What’s this energy drink nonsense all about then?

I noticed an article about the latest overpriced mug-juice to be hitting the Polish market soon. This one’s called “Kalaschnikow – The Red Bang”, which seems to be pitching it about right for the target market. Here’s one of their ads which many are excited by and I am….well…..underwhelmed. Bullets flying…all very macho.

I love this obsession with butch names – Red Bull, Bawls, Beaver Buzz, Burn, Cocaine, Crunk!!, Full Throttle, Monster, Relentless, Rip-It, Sparks. Whatever next? I think I’d have to go for either ‘SpunkSlap’, ‘Rock-Hard’ or perhaps ‘Chainsaw’ should anyone be bold enough to let me market their latest tin of Guarana juice.

Red Bull at least can claim to have some history. It’s all the Japs fault. They introduced a product called ‘Lipovitan’ back in the ’60s that was marketed to “alleviate physical and mental fatigue”. It looks like little bottles of medicine.


The main ingredients are a lot of caffeine and an organic acid normally found in bile (yummy!) called taurine. Taurine is named after taurus as it was first isolated in ox bile, hence all the bull references (they left out the bile part, wonder why?).

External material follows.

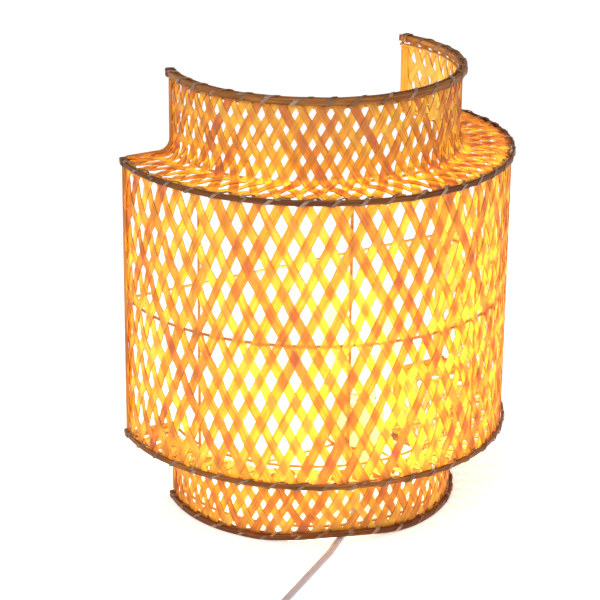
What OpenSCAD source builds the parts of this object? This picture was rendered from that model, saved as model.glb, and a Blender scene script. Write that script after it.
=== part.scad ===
// Half-round woven bamboo lamp with a lashed wire frame, a screw lampholder,
// a round bulb and a mains lead with an in-line switch and a flat plug.
// +Z is up, +Y is the open back, z = 0 is the surface that the lamp stands on.

/* [Shade] */
// Height over both rims
shade_h = 369; // [360:1:380]
// Radius of the weave in the drum
drum_r = 159; // [155:1:163]
// Radius of the weave in both collars
collar_r = 117.5; // [115:0.5:120]
// Height of the drum between its two hoops
drum_h = 231; // [225:1:237]
// Distance from the drum's axis to the open back
back_gap = 37; // [34:1:40]
// Radius of the bend between a collar and its shoulder
neck_bend = 11; // [9:0.5:13]
// Thickness of two woven strips
weave_t = 2; // [1.6:0.1:2.2]

/* [Rims] */
// Height of the lashed top and bottom rims
rim_h = 5.4; // [5:0.1:8]
// Height of the canes around the drum
hoop_h = 4.6; // [4:0.2:6]
// How far the bottom rim rises to clear the lead
rim_lift = 5.5; // [5.4:0.1:7]
// Lashings along the top and bottom rims
rim_lashings = 19; // [15:2:31]
// Lashings along each drum hoop
hoop_lashings = 25; // [17:2:37]

/* [Wire frame] */
// Thickness of the frame's wire
wire_d = 2.2; // [2.2:0.1:3]
// Number of upright ribs
rib_count = 4; // [2:1:4]
// Angle between two ribs
rib_step = 45; // [40:0.5:50]

/* [Lamp] */
// Distance of the lamp's axis behind the middle of the part
lamp_y = -9; // [-12:1:-6]
// Radius of the bulb's globe
globe_r = 40; // [36:1:42]
// Height of the globe's middle
globe_z = 162.5; // [160:0.5:166]
// Inner radius of the ring that holds the lampholder
fitter_r = 20.3; // [20.2:0.1:20.6]

/* [Lead] */
// Thickness of the lead
cord_d = 5.2; // [4.8:0.1:5.3]
// Length of the in-line switch
switch_l = 62; // [58:1:64]
// Height of the in-line switch
switch_h = 16; // [15:0.5:17]
// Thickness of the plug
plug_h = 14; // [13:0.5:15]

/* [Hidden] */
$fn = 48;

cane_t = 2.2;              // thickness of the cane around the drum
band_t = 3;                // thickness of the rims' outer bands
inner_band_t = 1.6;        // thickness of the rims' inner bands
strip_t = 0.8;             // thickness of one bamboo strip
gap = 0.15;                // space between pieces that touch
lash_w = 3;                // width of one lashing
lash_t = 0.45;             // thickness of one lashing
hoop_out = drum_r + weave_t / 2 + gap + cane_t + lash_t;
axis_y = (hoop_out - back_gap) / 2;      // where the drum's axis stands
post_y = back_gap - wire_d / 2 - 0.2;    // posts and rear bar, from the axis
weave_y = post_y - wire_d / 2 - 0.3;     // where the weave ends, from the axis
mid_z = shade_h / 2;
hoop_z = drum_h / 2;                     // hoops above and below the middle
shoulder_z = hoop_z + 2;                 // the woven shoulder's mid-surface
ring_r = drum_r - weave_t / 2 - wire_d / 2 - gap;
collar_ring_r = collar_r - weave_t / 2 - wire_d / 2 - gap;
bend_z = shoulder_z + neck_bend;         // start of the bend in a collar
bend_r = collar_r + neck_bend;           // end of the bend in a shoulder
post_bend = 5;             // radius of the bends in a post's wire
nest = (post_bend + wire_d - 0.2) * sqrt(0.5);
neck_ring_r = collar_r + post_bend - nest;
neck_ring_z = shoulder_z + post_bend - nest;
rim_ring_z = rim_h + wire_d / 2 + 1.6;   // below the top rim's edge

// ---- helpers ----

module on_axis() { translate([0, axis_y, 0]) children(); }

// turns a shape made for the upper half into its twin in the lower half
module lower_half() {
    translate([0, 0, shade_h]) mirror([0, 0, 1]) children();
}

// half of the angle that an arc of this radius covers up to a depth y
function reach(r, y) = 90 + asin(y / r);

// a wire bent to an arc around the axis, open at the back
module wire_arc(r, z) {
    a = reach(r, post_y);
    on_axis() translate([0, 0, mid_z + z])
        rotate_extrude(angle = 2 * a, start = 270 - a)
            translate([r, 0]) circle(d = wire_d);
}

// a flat band bent to an arc around the axis, open at the back
module band_arc(r0, r1, z0, z1, y = back_gap - 0.1) {
    on_axis() difference() {
        rotate_extrude($fn = 96)
            translate([r0, z0]) square([r1 - r0, z1 - z0]);
        translate([-r1 - 5, y, z0 - 1])
            cube([2 * r1 + 10, r1, z1 - z0 + 2]);
    }
}

// height by which the bottom rim is lifted, t millimetres beside the lead
hump_w = 75;
function hump(t) = abs(t) >= hump_w ? 0
    : rim_lift * (1 + cos(180 * t / hump_w)) / 2;
hump_a = -22.6;            // where the lead leaves, round from the front
hump_steps = 12;

// block between two heights that both follow the lifted rim
module lifted(z0, z1) {
    far = 200;
    ts = concat([-far], [for (i = [0 : hump_steps]) -hump_w + i * 2 * hump_w / hump_steps],
        [far]);
    on_axis() rotate([0, 0, hump_a]) translate([0, far, 0]) rotate([90, 0, 0])
        linear_extrude(2 * far)
            polygon(concat([for (t = ts) [t, z0 + hump(t)]],
                [for (i = [len(ts) - 1 : -1 : 0]) [ts[i], z1 + hump(ts[i])]]));
}

// a flat band whose front rises over the lead
module lifted_band(r0, r1, h) {
    intersection() {
        band_arc(r0, r1, -1, h + rim_lift + 1);
        lifted(0, h);
    }
}

// angles of the lashings along a rim of this radius
function lash_angles(r, count) = let (a = reach(r, weave_y) - 1.5)
    [for (i = [1 : count - 2]) -a + 2 * a * i / (count - 1)];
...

From Lipovitan, the Koreans went on to produce the catchily named ‘Krating Daeng’, which is where the Red-Bull logo and name first appear. This was a huge hit in the 70s and 80s in Asia. (Note, the Koreans might have started the butchness, but they didn’t take it to extremes.)

From this to Red Bull just required an Austrian entrepreneur called Dietrich Mateschitz to visit Korea and realise that drinking this stuff helped his jet lag. The rest, as they say, is history. Well over a billion cans of Red Bull are sold every year, Dietrich’s a billionaire as is his partner in the Red Bull ownership and the energy drink business just goes from strength to strength (excuse the pun) worth over $3 billion a year in the USA alone.

Thinking as I type, I can’t really claim that this is all new to me as when I was a kid we did have Lucozade. Not as effective perhaps, but it was claiming to do the same things as Red Bull is today. The trouble was that it tasted pretty nasty and we just didn’t feel the need for an energy boost like the kids today seem to. Not that we were short of energy, we had tons of it, hence the feeling that an expensive drink to give us more was, well, a waste of money. We also found it easy enough to get drunk on four pints of Old Speckled Hen so didn’t see the need to mix Lucozade with Gin, or whatever to get super-drunk, super-fast. We quite enjoyed talking to each other for a while, while we downed the pints. What do they do today? I suppose they prefer talking when they’re out of their heads? Most likely they just don’t talk.

I wonder what’s changed in the last 30 years to make these things so popular today? Is it just all marketing or have the kids changed too? I think that’s a rhetorical question.

When I see things like this, I can’t help myself thinking “I wonder what else the planet could spend $5 billion or more on, every year, that might be a touch more beneficial for the human race?”.

Oh well. Here comes Kalaschnikow. Whoopee!


2 thoughts on “Energy drinks

  1. isn’t it amazing how things have changed since our younger days.

    recently I asked for some lemonade or orangeade only to be told they didn’t have any but I could have some 7 up or Fanta. Laugh or what?

  2. As a man trying to deal with a brand new scream-shit-sleep machine, you can probably better appreciate what a shot of extra energy and waking-up juice might do for you!!